In order for Webtrends to be successful with the Twitter lead gen campaign, the team needed to rethink the way they were approaching social. For a period of time leading up the campaign, Webtrends started analyzing and measuring verything it could to understand the performance of its social channels, and who their target audience was – all the way down to which pop culture references resonated best.

Lee said their approach to B2B social comes down to the idea that it’s “not about us, not about our content or our brand; it’s about the experience that we can deliver for the end social user. We’re not going to tweet just for the sake of tweeting, or just to maintain a schedule because we have to. If we tweet, it’s because there’s a purpose there, and we think it’s valuable for the people who follow us.”

Lee said the goal wasn’t to approach social relationships as brand to consumer or marketer to sale, which is where many B2Bs fail. Instead, Webtrends wanted to do social in a way that was fun, but still drove business.

“If you lead with that human component, the business comes with it,” he said.

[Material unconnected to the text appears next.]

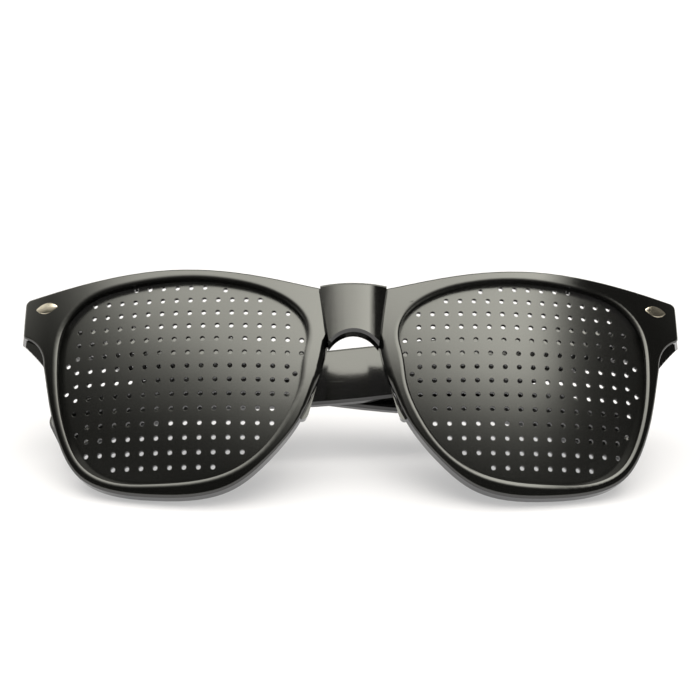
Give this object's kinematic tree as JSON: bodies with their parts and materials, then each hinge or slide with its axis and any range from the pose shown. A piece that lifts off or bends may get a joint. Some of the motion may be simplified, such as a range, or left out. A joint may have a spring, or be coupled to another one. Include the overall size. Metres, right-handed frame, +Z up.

If you’re exploring social marketing for lead gen, Lee said to look for the types of tools that are coming out on the paid side of the social platforms, “because everything they are doing is pushing towards streamlining the user experience, not about making your content look better.”

2. Get Creative with Targeting

Brands can get creative with the tools available to them in Twitter for B2B lead gen. “Lead Generation Cards are like Promoted Tweets on steroids,” Lee said. “The best part about Lead Gen cards is that there’s no more landing page.”


For this particular campaign, Webtrends didn’t create any new assets for promotion, rather, it took stock of what it already had and figured out whom would most benefit from it through things like Promoted Tweets, @username, hashtag, and keyword targeting.

Webtrends used Google’s keyword tool to build targeted keywords lists for this campaign. The social team added a layer of timeliness by connecting with conversations occurring around real-time events such as conferences related to the topic the content was about.


3. Nurture, Nurture, Nurture

Acquisition of leads is only half the battle. Nurturing those leads through a custom email campaign is what came next for Webtrends.

“This is the most valuable part of the whole case study,” Lee said.

What set the stage for the success of the email nurture program, said Lee, was that the first touch with that lead in Twitter was a positive one; it took very little effort for the user to engage with the brand to receive something of value.

“We were able to send additional offers within a 24-hour window, and people were incredibly receptive,” Lee said.

If someone downloaded a guide on email remarketing, for example, Webtrends would follow up with an infographic with new data points via email to accompany the content the user already had.

“We started measuring the engagement rates and it was crazy. The open rates were 200 percent higher, the click-through rates were four times as high – and that’s compared to our best-performing marketing emails across our organization,” Lee said.

Through a new approach to social, a little creativity and taking advantage of the tools available to them in Twitter, the social team at Webtrends discovered Twitter to be a viable B2B lead gen platform.

“The ROI from Twitter was three times that from LinkedIn and Facebook,” Lee said. “And we used the same assets and same type of targeting.”

For more information on how Webtrends tackled its B2B lead gen program through Twitter, check out this case study.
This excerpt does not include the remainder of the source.